The bottom line is that China, like most other highly industrialized countries, is going to move at its own pace on climate change, at a time when many scientists believe that if we are to avoid a two-degree Celsius rise in global temperature, about two-thirds of the earth’s carbon must be left in the ground.  Politics, not the planet, will determine climate-change policy. We see this in China’s coal use, now revealed to be greater than ever—“burning up to 17 percent more coal a year than the government previously disclosed” (www.nytimes.com/2015/11/04/world/asia/china-burns-much-more-coal-than-reported-complicating-climate-talks.html). The promise in Xi’s agreement with Obama last fall that the two biggest polluters would work in tandem to attack global warming is heralded by even the most battle-hardened environmentalist (such as Mark Hertsgaard in The Nation: www.thenation.com/article/the-paris-climate-conference-last-chance-for-planet-earth/).  But that promise seemed shaky even then, since China’s part of the agreement will not need to be fulfilled until 2030, and of course Obama will shortly be out of office, with positive steps such as tougher emissions standards for coal-fired power plants and vetoing of the Keystone XL pipeline subject to reversal by his successor.  Now, there is more reason for pessimism.

One such reason is that China, like the United States, fails to address the two most widely endorsed measures to deal with climate change: a carbon tax and an end to government subsidies to fossil fuel producers.  China’s subsidies to the coal industry are among the world’s largest (http://priceofoil.org/2015/09/25/oil-change-international-statement-on-chinas-announcement-to-limit-investment-in-polluting-projects/).  Evidently, the Xi Jinping administration, which has pledged along with many other governments to end subsidies, can no more resist the state-run coal industry than can Washington resist the oil and gas lobbies.  Total fossil fuel subsidies worldwide have gone down of late, but they are still huge: at least $462 billion, by some accounts much larger (www.nytimes.com/2015/12/06/science/on-tether-to-fossil-fuels-nations-speak-with-money.html).  In consequence China’s northeast must endure blinding and health-damaging air pollution, merely one sign of how easily promises are not kept.  (As a friend of mine says, “promises made are a debt unpaid.”)

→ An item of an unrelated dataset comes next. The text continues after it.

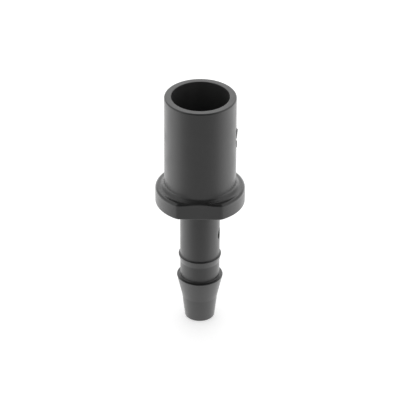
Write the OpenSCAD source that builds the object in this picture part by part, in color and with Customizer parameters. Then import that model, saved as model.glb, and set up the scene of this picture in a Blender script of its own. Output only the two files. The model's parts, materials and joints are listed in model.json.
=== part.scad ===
// Straight hose connector, moulded in one piece.
// A plain wide tube stands on a flange with two spanner flats.
// Below the flange a thinner shank ends in two barbs that grip a hose.
// The origin is the centre of the tip's end face, with +Z along the axis towards the wide tube.

/* [Wide tube] */
// Outside diameter of the wide tube, in mm
tube_od = 15; // [14.4:0.1:15.6]
// Diameter of the wide tube's bore, in mm
tube_bore = 12.1; // [11.4:0.1:12.8]
// Height of the wide tube above the flange, in mm
tube_length = 21.2; // [12:0.1:36]
// Radius of the fillet between the wide tube and the flange, limited by the ledge it stands on, in mm
tube_fillet = 1.1; // [0.6:0.05:1.6]
// Radius of the round on the outer edge of the rim, in mm
rim_round = 0.3; // [0.1:0.05:0.5]
// Radius of the round on the inner edge of the rim, in mm
mouth_round = 0.12; // [0.05:0.01:0.3]

/* [Flange] */
// Outside diameter of the flange, in mm
flange_d = 18.8; // [18.2:0.1:22]
// Thickness of the flange, in mm
flange_t = 3.65; // [2.6:0.05:6]
// Distance across the two spanner flats, in mm
across_flats = 16.4; // [15.8:0.1:17.4]
// Radius of the round on the flange's upper edge, in mm
flange_top_round = 0.6; // [0.2:0.05:0.8]
// Radius of the round on the flange's lower edge, in mm
flange_foot_round = 0.2; // [0.05:0.01:0.4]
// Radius of the upright corners where the flats meet the round side, in mm
flat_corner_round = 1.5; // [0.2:0.1:2]

/* [Shank] */
// Diameter of the shank where it leaves the flange, in mm
shank_top_d = 8.44; // [8.2:0.02:9.2]
// Diameter of the shank where it meets the first barb, in mm
shank_foot_d = 8.34; // [7.8:0.02:8.48]
// Length of the shank from the flange to the first barb, in mm
shank_length = 13.1; // [8:0.1:24]
// Radius of the fillet between the flange and the shank, in mm
shank_fillet = 0.3; // [0.1:0.05:0.8]

/* [Barbs and nose] */
// Diameter over the first barb, in mm
first_barb_d = 9.04; // [8.9:0.02:9.6]
// Length of the first barb's taper, in mm
first_barb_length = 1.6; // [1:0.1:3]
// Distance from the first barb's shoulder to the second one's, in mm
barb_pitch = 5.25; // [4:0.05:8]
// Diameter of the neck between the barbs, in mm
neck_d = 8.3; // [7.8:0.02:8.6]
// Diameter over the second barb, in mm
second_barb_d = 9.76; // [9.3:0.02:10.6]
// Length of the second barb's steep taper, in mm
taper_length = 5.05; // [3:0.05:8]
// Diameter where the steep taper meets the nose, in mm
nose_d = 7.48; // [7:0.02:8]
// Length of the nose from there to the tip, in mm
nose_length = 5.3; // [3:0.05:8]
// Diameter of the tip, in mm
tip_d = 6.24; // [6:0.02:6.8]
// Radius of the round on the tip's outer edge, in mm
tip_round = 0.4; // [0.1:0.05:0.5]
// Radius of the round on the barbs' edges, in mm
barb_round = 0.12; // [0.05:0.01:0.15]

/* [Waterway] */
// Diameter of the bore through the shank and the nose, in mm
hose_bore = 4.6; // [3.6:0.1:5]
// How far the wide bore runs below the flange's upper face, in mm
bore_below_face = 1; // [0:0.1:1.4]
// Length of the cone that joins the two bores, in mm
throat_length = 3; // [2:0.1:6]

/* [Hidden] */

$fn = 96;
// How far a rounding tool reaches past the edge that it shapes, as a share of its radius
reach = 0.15;
// How far a rounding circle is drawn across the sides that it meets, as a share of its radius
ease = 0.002;
// Overrun of the cutting tools past the faces that they cut
overrun = 1;
// Narrowest flat ring left between the fillet on the ledge and the round on its edge
ledge_rest = 0.05;

nose_z = nose_length;
second_barb_z = nose_z + taper_length;
first_barb_z = second_barb_z + barb_pitch;
flange_z = first_barb_z + shank_length;
flange_top_z = flange_z + flange_t;
rim_z = flange_top_z + tube_length;
bore_floor_z = flange_top_z - bore_below_face;
throat_z = bore_floor_z - throat_length;

ledge = (flange_d - tube_od) / 2;
ledge_fillet = min(tube_fillet, ledge - flange_top_round - ledge_rest);

// Corners of the outside, from the tip up to the rim: radius, height, radius of the corner's arc
outside_corners = [
  [0, 0, 0],
  [tip_d / 2, 0, tip_round],
  [nose_d / 2, nose_z, 0],
  [second_barb_d / 2, second_barb_z, barb_round],
  [neck_d / 2, second_barb_z, 0],
  [neck_d / 2, first_barb_z - first_barb_length, 0],
  [first_barb_d / 2, first_barb_z, barb_round],
  [shank_foot_d / 2, first_barb_z, 0],
  [shank_top_d / 2, flange_z, shank_fillet],
  [flange_d / 2, flange_z, flange_foot_round],
  [flange_d / 2, flange_top_z, flange_top_round],
  [tube_od / 2, flange_top_z, ledge_fillet],
  [tube_od / 2, rim_z, rim_round],
  [0, rim_z, 0]
];

// Corners of the wall around the mouth, in the same form
mouth_corners = [
  [tube_bore / 2, flange_top_z, 0],
  [tube_od / 2, flange_top_z, 0],
  [tube_od / 2, rim_z, 0],
  [tube_bore / 2, rim_z, mouth_round]
];

function flat_point(p) = [p[0], p[1]];
function unit(v) = v / norm(v);
function cross_z(u, v) = u[0] * v[1] - u[1] * v[0];

// Direction from corner i to its neighbour, one step on or one step back
function side(corners, i, step) =
  unit(flat_point(corners[(i + step + len(corners)) % len(corners)]) - flat_point(corners[i]));

// True where the outline, listed anticlockwise, turns outwards at corner i
function is_edge(corners, i) = cross_z(side(corners, i, -1), side(corners, i, 1)) < 0;

// Half of the angle between the two sides at corner i
function half_angle(corners, i) = acos(side(corners, i, -1) * side(corners, i, 1)) / 2;

// Centre of the arc that touches both sides at corner i
function arc_centre(corners, i) =
  flat_point(corners[i])
  + unit(side(corners, i, -1) + side(corners, i, 1)) * corners[i][2] / sin(half_angle(corners, i));

// Four points around corner i: the arc's centre, its two ends and the corner, drawn a little larger
function corner_kite(corners, i) =
  let (centre = arc_centre(corners, i))
  let (corner = flat_point(corners[i]))
  let (run = corners[i][2] / tan(half_angle(corners, i)))
  let (ends = [corner + side(corners, i, -1) * run, corner, corner + side(corners, i, 1) * run])
  concat([centre], [for (p = ends) centre + (p - centre) * (1 + reach)]);

// Area between corner i and its arc: what a round takes off an edge, or a fillet adds to an inner corner
module corner_area(corners, i) {
  difference() {
    polygon(corner_kite(corners, i));
    translate(arc_centre(corners, i)) circle(r = corners[i][2] * (1 + ease));
  }
}

// Solid of revolution through the corners, with its edges rounded and its inner corners filleted
module turned_body(corners) {
  all = [0 : len(corners) - 1];
  rotate_extrude()
    difference() {
      polygon([for (p = corners) flat_point(p)]);
      for (i = all)
        if (corners[i][2] > 0 && is_edge(corners, i)) corner_area(corners, i);
    }
  for (i = all)
    if (corners[i][2] > 0 && !is_edge(corners, i))
      rotate_extrude() corner_area(corners, i);
}

// The corner between a flat and the flange's round side, beyond the arc that eases it
module flat_corner_area() {
  centre_y = across_flats / 2 - flat_corner_round;
  centre_r = flange_d / 2 - flat_corner_round;
  centre = [sqrt(centre_r ^ 2 - centre_y ^ 2), centre_y];
  up = [0, 2 * flat_corner_round];
  out = centre / centre_r * 2 * flat_corner_round;
  difference() {
    polygon([centre, centre + up, centre + up + out, centre + out]);
    translate(centre) circle(r = flat_corner_round * (1 + ease));
  }
}

// The two spanner flats with their eased corners, cut through the flange and the foot of its upper fillet
module spanner_flats() {
  for (turn = [0, 180])
    rotate(turn)
      translate([0, 0, flange_z - overrun])
        linear_extrude(flange_t + ledge_fillet + 2 * overrun) {
          translate([-flange_d / 2, across_flats / 2])
            square([flange_d, flange_d / 2]);
          flat_corner_area();
          mirror([1, 0]) flat_corner_area();
        }
}

// The way through: the wide bore, the cone that narrows it and the bore of the hose tail
module waterway() {
  translate([0, 0, bore_floor_z])
    cylinder(h = rim_z - bore_floor_z + overrun, d = tube_bore);
  translate([0, 0, throat_z])
    cylinder(h = throat_length, d1 = hose_bore, d2 = tube_bore);
  translate([0, 0, -overrun])
    cylinder(h = throat_z + 2 * overrun, d = hose_bore);
  rotate_extrude() corner_area(mouth_corners, len(mouth_corners) - 1);
}

module hose_connector() {
  color([0.17, 0.17, 0.18])
    difference() {
      turned_body(outside_corners);
      waterway();
      spanner_flats();
    }
}

hose_connector();
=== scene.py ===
"""A straight hose connector, moulded in one piece: wide tube, flange with spanner flats and barbed hose tail.

The moulding is one outline turned round its axis by a geometry node tree, which also cuts the flats and
shapes the marks on one side. All lengths are in metres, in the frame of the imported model: the tip stands on
the floor at the origin, and the wide tube points up.
"""

import json
import math

import bpy
from bpy.props import FloatProperty, FloatVectorProperty, IntProperty, PointerProperty
from mathutils import Matrix, Vector


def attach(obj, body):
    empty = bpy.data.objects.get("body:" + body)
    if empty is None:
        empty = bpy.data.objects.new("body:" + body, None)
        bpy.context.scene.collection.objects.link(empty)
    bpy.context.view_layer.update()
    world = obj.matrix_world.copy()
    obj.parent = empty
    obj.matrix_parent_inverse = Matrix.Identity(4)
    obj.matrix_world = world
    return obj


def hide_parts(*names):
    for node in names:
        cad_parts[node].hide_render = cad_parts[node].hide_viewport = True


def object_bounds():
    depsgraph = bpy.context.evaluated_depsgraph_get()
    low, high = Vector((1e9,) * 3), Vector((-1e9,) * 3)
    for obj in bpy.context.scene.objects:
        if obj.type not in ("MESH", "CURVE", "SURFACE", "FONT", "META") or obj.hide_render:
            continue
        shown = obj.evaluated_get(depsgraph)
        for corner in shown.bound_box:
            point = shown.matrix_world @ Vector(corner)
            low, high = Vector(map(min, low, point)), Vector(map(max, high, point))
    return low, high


bl_info = {
    "name": "Hose Connector",
    "version": (1, 0, 0),
    "blender": (4, 5, 0),
    "location": "3D View > Sidebar > Connector",
    "description": "Builds a moulded hose connector and the small studio it stands in",
    "category": "Add Mesh",
}

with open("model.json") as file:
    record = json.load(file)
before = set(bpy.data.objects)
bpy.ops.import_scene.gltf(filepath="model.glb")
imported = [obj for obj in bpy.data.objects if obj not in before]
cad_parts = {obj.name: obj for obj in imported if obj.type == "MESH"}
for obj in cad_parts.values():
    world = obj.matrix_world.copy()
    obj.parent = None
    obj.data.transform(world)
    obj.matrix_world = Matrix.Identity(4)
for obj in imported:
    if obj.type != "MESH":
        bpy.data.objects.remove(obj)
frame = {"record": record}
CAD_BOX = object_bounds()
MOUNTS = {mount["name"]: mount for mount in frame["record"]["mounts"]}
MM = 0.001


def mount_radius(name):
    """Radius that the record gives for a round mount, in metres."""
    return MOUNTS[name]["dims"]["r_mm"] * MM


# Sizes, colours and studio settings


def offset(name, description, default, **limits):
    """A distance in metres that may be negative, as a property."""
    return FloatProperty(
        name=name, description=description, default=default, unit="LENGTH", precision=5, **limits
    )


def length(name, description, default):
    """A length in metres, as a property."""
    return offset(name, description, default, min=0)


def angle_of(name, description, degrees):
    """An angle, given here in degrees, as a property."""
    return FloatProperty(name=name, description=description, default=math.radians(degrees), subtype="ANGLE")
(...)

China’s ambiguous commitments on global warming may be related to Xi Jinping’s expanding net of repression, a subject I touched upon most recently in Post #98.  The scientists and bureaucrats who are helping shape China’s environmental policies certainly deserve applause for taking policy making out of the dark ages, when only capitalist countries were said to have pollution.  But they operate in a closed system, unexposed to people who represent the public interest.  Limiting China’s response to climate change is  politically feasible because of the ongoing roundup and muzzling of lawyers, human-rights activists, liberal professors, and ordinary citizens who protest social conditions–and because of a legal system that supports the party-state’s actions.  For example, a Danish newspaper (Globalt, July 30) reports that in July 2015 alone, over 130 human-rights lawyers were detained in twenty Chinese provinces; 23 of them were arrested.  Amnesty International lists 232 activists and lawyers detained in China during a one-month period last summer (www.amnesty.org/en/documents/asa17/2207/2015/en/).  Tom Phillips has written in The Guardian (December 3) about an official clampdown this year on academic critics—detaining some on corruption charges, preventing others from publishing.  Corrupt behavior there may be, but the political intent of the campaign is clearly to silence those who question absolute communist party rule.  The crime is called “improper discussion of Central [party-state] policies” (妄议中央).  See Wendy Zhou at  http://cmp.hku.hk/2015/11/26/39344/.

I have no idea how many of these human-rights victims are environmental critics, but I’m willing to bet there are quite a few.  They recognize that air and water pollution and incessant carbon emissions from industry and cars cannot be brought under control without fundamental legal, political, and cultural changes—changes that would directly challenge the party-state system.  Applying the rule of law, eliminating conflicts of interest, and curbing official corruption, for example, are crucial to China’s environmental security. Where are the protectors of the environment going to come from if they are under surveillance, forbidden to publish, or in jail?